More accurately, it was a revolutionary insurgency.
(I classify insurgencies into three broad categories: Separatist, Revolutionary, and Resistence)

Ahh, okay, I can live with that type of differentiation. Personally, I would call your first two types "civil wars", but that's a case of using a different signifier for similar concepts - a moot point.

marct
07-31-2009, 02:39 PM
I really don't think much about Civil Wars, so I pulled this from Wikipedia:

"A civil war is a war between organized groups within a single nation state[1], or, less commonly, between two nations created from a formerly-united nation state[2]"

Given this, I stand by my position that the Eglish example was an insurgency, as one player was the state, correct?

Not quite, they were both "the state". It hinged on a question of the source of legitimacy - the divine right of the King or the actions of a rump parliament.


So if it breaks into two states, and they fight: Civil War
If two organized groups within the state fight each other: Civil War
If an organized group fights the sitting power to either change it, break away from it, or remove it as in iligitimate outsider: Insurgency.

Then by those definitions, the English Civil War was a civil war of the second type (two organized groups). Both sides had roughly equal legal legitimacy (or illegitimacy - take your pick).

William F. Owen
07-31-2009, 02:54 PM
Given this, I stand by my position that the English example was an insurgency, as one player was the state, correct?

How so? According to the King, the Parliament rebelled against him. According to the Parliament, he exceeded his authority and sought power he was not entitled to.

Given that, who is the insurgent?

....and what about La Violencia (http://en.wikipedia.org/wiki/La_Violencia)?

Bob's World
07-31-2009, 03:03 PM
How so? According to the King, the Parliament rebelled against him. According to the Parliament, he exceeded his authority and sought power he was not entitled to.

Given that, who is the insurgent?

....and what about La Violencia (http://en.wikipedia.org/wiki/La_Violencia)?

So, if the two organized groups are within the government it is "civil" war. I can certainly buy into that.

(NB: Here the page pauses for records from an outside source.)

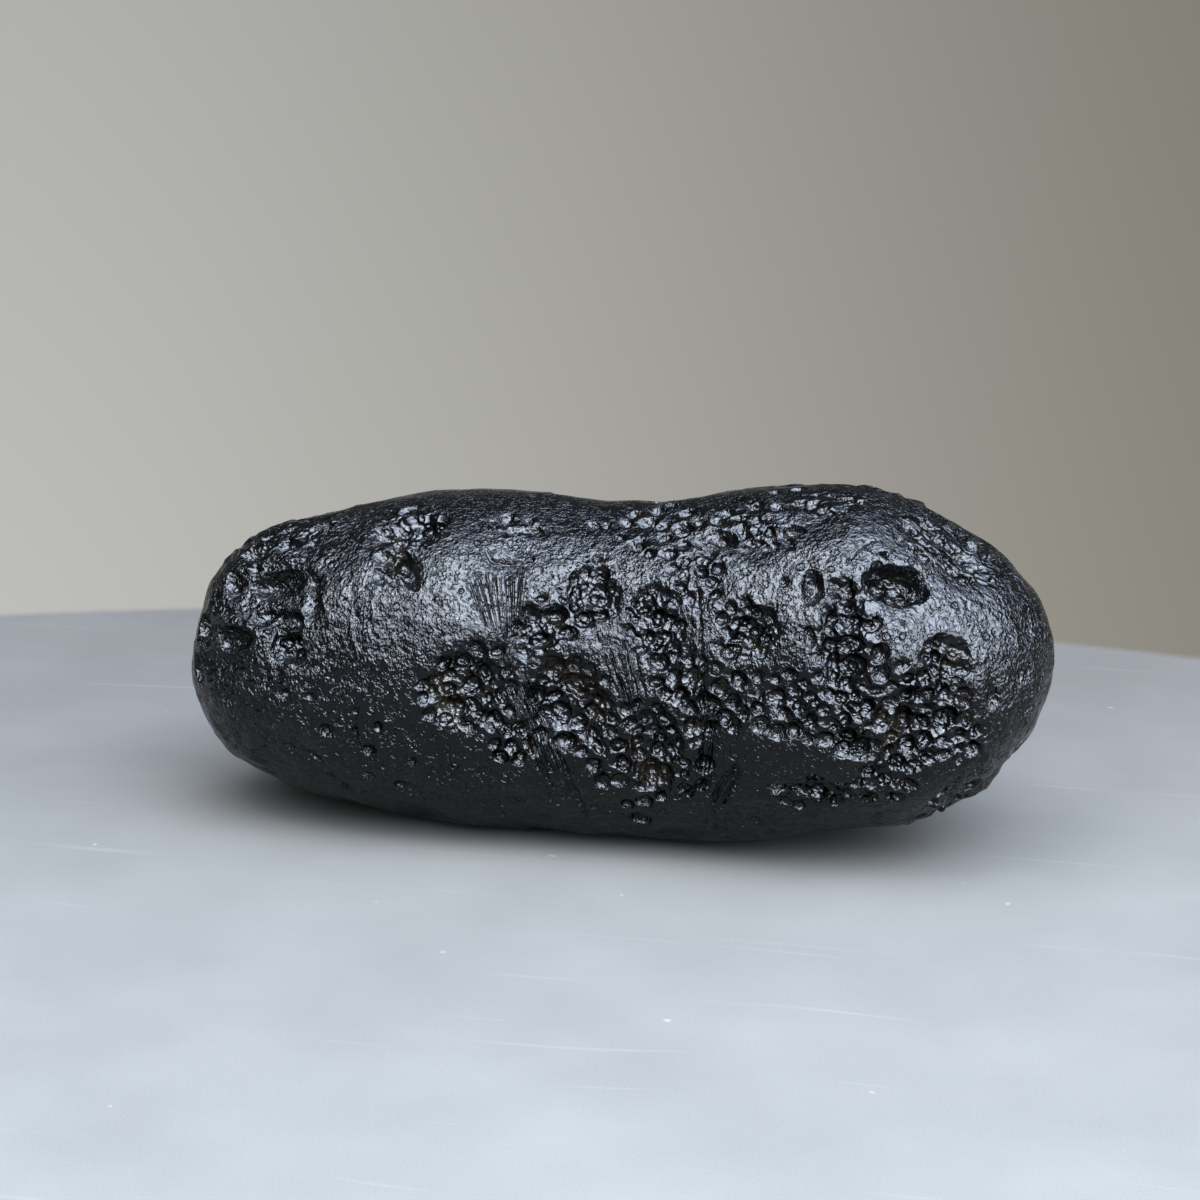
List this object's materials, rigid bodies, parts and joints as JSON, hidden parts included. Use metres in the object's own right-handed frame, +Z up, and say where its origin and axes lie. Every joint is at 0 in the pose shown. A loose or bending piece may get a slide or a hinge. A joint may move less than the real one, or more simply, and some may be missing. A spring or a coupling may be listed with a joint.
{
  "type": "tektite",
  "caption": "Elongated, slightly waisted lump of opaque black natural glass with a pitted, grooved skin, lying on its belly as a desk or display specimen.",
  "frame": {"origin": "under the middle of the bounding box, on the surface that the stone rests on", "axes": "+X along the stone's length, towards its broader and higher end; -Y out of the side with the most pits; +Z up"},
  "size_m": [0.075, 0.029, 0.0315],
  "materials": {
    "black_glass": "opaque jet black natural glass, satin and finely wrinkled skin, glossier inside the pits and grooves"
  },
  "bodies": {
    "root": {"tektite": "black_glass"}
  },
  "joints": []
}
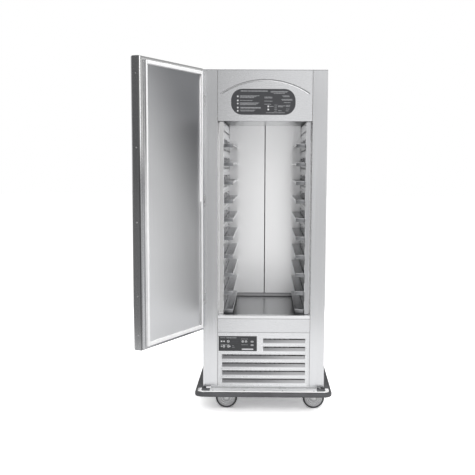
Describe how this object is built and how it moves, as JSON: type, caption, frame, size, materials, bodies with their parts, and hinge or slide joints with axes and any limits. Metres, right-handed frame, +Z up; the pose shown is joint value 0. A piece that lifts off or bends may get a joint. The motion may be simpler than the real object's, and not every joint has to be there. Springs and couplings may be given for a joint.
{
  "type": "air curtain refrigerator",
  "caption": "Tall mobile stainless steel air curtain refrigerator with an open side-hinged door, tray slides, louvred machine bay, wrap-around bumper and casters.",
  "frame": {"origin": "on the floor, under the middle of the cabinet's width and depth, where it stands", "axes": "+Z up, -Y out of the front opening, +X to the right seen from the front"},
  "size_m": [1.0505, 1.7077, 1.944],
  "materials": {
    "brushed_skin": "satin",
    "liner_steel": "satin",
    "slide_steel": "satin",
    "chassis_steel": "satin",
    "bumper_channel": "satin",
    "bumper_rubber": "matte",
    "caster_zinc": "satin",
    "wheel_core": "satin",
    "tyre_grey": "matte",
    "plate_black": "satin",
    "display_dark": "gloss",
    "key_grey": "satin",
    "gasket_white": "matte",
    "hinge_steel": "satin",
    "foam": "matte",
    "fins": "satin",
    "machine_black": "satin",
    "fan_plastic": "matte",
    "copper": "satin",
    "housing_plastic": "matte"
  },
  "bodies": {
    "cabinet": {"base_chassis": "chassis_steel", "front_deck_plate": "brushed_skin", "bumper_rail": "bumper_channel", "bumper_rubber": "bumper_rubber", "caster_mounting_plates": "caster_zinc", "rear_left_caster_fork": "caster_zinc", "rear_right_caster_fork": "caster_zinc", "left_side_panel": "brushed_skin", "right_side_panel": "brushed_skin", "rear_panel": "brushed_skin", "top_panel": "brushed_skin", "front_pillars": "brushed_skin", "header_panel": "brushed_skin", "operation_label": "plate_black", "sill_panel": "brushed_skin", "threshold_strip": "brushed_skin", "front_grille": "brushed_skin", "control_plate": "plate_black", "display_window": "display_dark", "control_box": "housing_plastic", "power_inlet": "housing_plastic", "inner_liner": "liner_steel", "cabinet_insulation": "foam", "back_wall_panels": "liner_steel", "air_duct_panels": "liner_steel", "left_tray_slides": "slide_steel", "right_tray_slides": "slide_steel", "evaporator_coil": "fins", "evaporator_fan_motor": "machine_black", "compressor": "machine_black", "condenser_coil": "fins", "condenser_fan_shroud": "machine_black", "refrigerant_lines": "copper", "hinge_cabinet_leaves": "hinge_steel", "hinge_pins": "hinge_steel"},
    "door": {"door_outer_pan": "brushed_skin", "door_inner_pan": "liner_steel", "door_foam": "foam", "door_gasket": "gasket_white", "door_handle_cup": "hinge_steel", "hinge_door_leaves": "hinge_steel"},
    "front_left_caster": {"front_left_caster_fork": "caster_zinc"},
    "front_right_caster": {"front_right_caster_fork": "caster_zinc"},
    "front_left_wheel": {"front_left_caster_wheel": "wheel_core", "front_left_caster_tyre": "tyre_grey"},
    "front_right_wheel": {"front_right_caster_wheel": "wheel_core", "front_right_caster_tyre": "tyre_grey"},
    "rear_left_wheel": {"rear_left_caster_wheel": "wheel_core", "rear_left_caster_tyre": "tyre_grey"},
    "rear_right_wheel": {"rear_right_caster_wheel": "wheel_core", "rear_right_caster_tyre": "tyre_grey"},
    "front_left_brake": {"front_left_caster_brake": "caster_zinc"},
    "front_right_brake": {"front_right_caster_brake": "caster_zinc"},
    "evaporator_fan": {"evaporator_fan_blade": "fan_plastic"},
    "condenser_fan": {"condenser_fan_blade": "fan_plastic"},
    "set_button": {"set_key": "key_grey"},
    "up_button": {"up_key": "key_grey"},
    "down_button": {"down_key": "key_grey"},
    "power_button": {"power_key": "key_grey"},
    "defrost_button": {"defrost_key": "key_grey"}
  },
  "joints": [
    {"name": "door_hinge", "type": "hinge", "parent": "cabinet", "child": "door", "pos_m": [-0.358, -0.521, 1.213], "axis": [0, 0, 1], "range_deg": [-67.5, 112.5]},
    {"name": "front_left_swivel", "type": "hinge", "parent": "cabinet", "child": "front_left_caster", "pos_m": [-0.2555, -0.415, 0.14], "axis": [0, 0, 1], "continuous": true},
    {"name": "front_right_swivel", "type": "hinge", "parent": "cabinet", "child": "front_right_caster", "pos_m": [0.2555, -0.415, 0.14], "axis": [0, 0, 1], "continuous": true},
    {"name": "front_left_roll", "type": "hinge", "parent": "front_left_caster", "child": "front_left_wheel", "pos_m": [-0.2169, -0.415, 0.0635], "axis": [0, 1, 0], "continuous": true},
    {"name": "front_right_roll", "type": "hinge", "parent": "front_right_caster", "child": "front_right_wheel", "pos_m": [0.2941, -0.415, 0.0635], "axis": [0, 1, 0], "continuous": true},
    {"name": "rear_left_roll", "type": "hinge", "parent": "cabinet", "child": "rear_left_wheel", "pos_m": [-0.2555, 0.395, 0.0635], "axis": [1, 0, 0], "continuous": true},
    {"name": "rear_right_roll", "type": "hinge", "parent": "cabinet", "child": "rear_right_wheel", "pos_m": [0.2555, 0.395, 0.0635], "axis": [1, 0, 0], "continuous": true},
    {"name": "front_left_brake_press", "type": "hinge", "parent": "front_left_caster", "child": "front_left_brake", "pos_m": [-0.1955, -0.415, 0.131], "axis": [0, 1, 0], "range_deg": [0, 8]},
    {"name": "front_right_brake_press", "type": "hinge", "parent": "front_right_caster", "child": "front_right_brake", "pos_m": [0.3155, -0.415, 0.131], "axis": [0, 1, 0], "range_deg": [0, 8]},
    {"name": "evaporator_fan_spin", "type": "hinge", "parent": "cabinet", "child": "evaporator_fan", "pos_m": [0.07, 0, 1.7592], "axis": [1, 0, 0], "continuous": true},
    {"name": "condenser_fan_spin", "type": "hinge", "parent": "cabinet", "child": "condenser_fan", "pos_m": [-0.06, -0.267, 0.2925], "axis": [0, 1, 0], "continuous": true},
    {"name": "set_press", "type": "slide", "parent": "cabinet", "child": "set_button", "axis": [0, 1, 0], "range_m": [0, 0.001], "stiffness_N_per_m": 800},
    {"name": "up_press", "type": "slide", "parent": "cabinet", "child": "up_button", "axis": [0, 1, 0], "range_m": [0, 0.001], "stiffness_N_per_m": 800},
    {"name": "down_press", "type": "slide", "parent": "cabinet", "child": "down_button", "axis": [0, 1, 0], "range_m": [0, 0.001], "stiffness_N_per_m": 800},
    {"name": "power_press", "type": "slide", "parent": "cabinet", "child": "power_button", "axis": [0, 1, 0], "range_m": [0, 0.001], "stiffness_N_per_m": 800},
    {"name": "defrost_press", "type": "slide", "parent": "cabinet", "child": "defrost_button", "axis": [0, 1, 0], "range_m": [0, 0.001], "stiffness_N_per_m": 800}
  ]
}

I'm not sure what to call it when the two organized groups are outside the government and battling each other, but not the government; not very "civil"; but perhaps more than a feud...

William F. Owen
07-31-2009, 03:11 PM
I'm not sure what to call it when the two organized groups are outside the government and battling each other, but not the government; not very "civil"; but perhaps more than a feud...
You may be right, but....
Sunni Miltia v Shia Militia? Tutsi v Hutu? Pashutn v anybody? Anyone still want to call these things "insurgencies?"

marct
07-31-2009, 03:39 PM
I'm not sure what to call it when the two organized groups are outside the government and battling each other, but not the government; not very "civil"; but perhaps more than a feud...

I suspect that that would depend on the form of government :wry:. I've been trying to think of examples and the ones that pop to mind are gang fights, clan feuds (e.g. Scots-English border raids) and, occasionally, outright "wars" (in the Holy Roman Empire). On the whole, I am really hesitant to use the post-Westphalian state as the basis for any general model of conflict.

Bob's World
07-31-2009, 04:21 PM
I suspect that that would depend on the form of government :wry:. I've been trying to think of examples and the ones that pop to mind are gang fights, clan feuds (e.g. Scots-English border raids) and, occasionally, outright "wars" (in the Holy Roman Empire). On the whole, I am really hesitant to use the post-Westphalian state as the basis for any general model of conflict.


Marc,

Are you suggesting that somehow the Western post-Westphalian view is not the only version of what "right" looks like? or that every state that either fails or refuses to adopt such a construct is not a "Failed state" demanding immediate fixing??? :)


I probably do use modern western words, but hey, here I am. But I don't see how this would not apply equally well to Kingdoms, or looser confederated empires like the one led by Genghis Khan, etc. A Sovereign of some nature equating to a state.

William F. Owen
07-31-2009, 04:27 PM
Whoah there! You do not have to be a state to conduct warfare. Why is this held to be important?
You merely have to have a collective policy that you wish to advocate by violence. That's it.

marct
07-31-2009, 04:39 PM
Hi Bob,


Are you suggesting that somehow the Western post-Westphalian view is not the only version of what "right" looks like? or that every state that either fails or refuses to adopt such a construct is not a "Failed state" demanding immediate fixing??? :)

Yup :D!


I probably do use modern western words, but hey, here I am. But I don't see how this would not apply equally well to Kingdoms, or looser confederated empires like the one led by Genghis Khan, etc. A Sovereign of some nature equating to a state.

I suspect it would apply to many kingdoms and some confederacy "empires" (although I suspect that would only be true if they had a history of a "Royal [Noble] Tribe"). I don't think it would really apply to the Iroquois Confederacy, merchantile "empires" such as Venice, most pastoralist groups, or many other social forms we've had in our history.

Even in situations where the "sovereign" is incarnate, we have some problems with it (e.g. Machiavelli's distinction between the first amongst equals of the west and the Eastern despot). Things, to my mind, get trickier still when we bare dealing with discarnate sovereigns such as a God or Goddess (e.g. the Sumerian city states), a Constitution, etc. In that case, the "sovereign" can't "speak" for "themselves, but rely upon a group of people who constantly interpret the "will" of the "sovereign" - often in mutually contradictory ways ;).

Honestly, I don't know what terminology would work best for our current situations :wry:. I'm leery of using the post-Westphalian terminology because it assumes too many things that, IMO, just aren't present.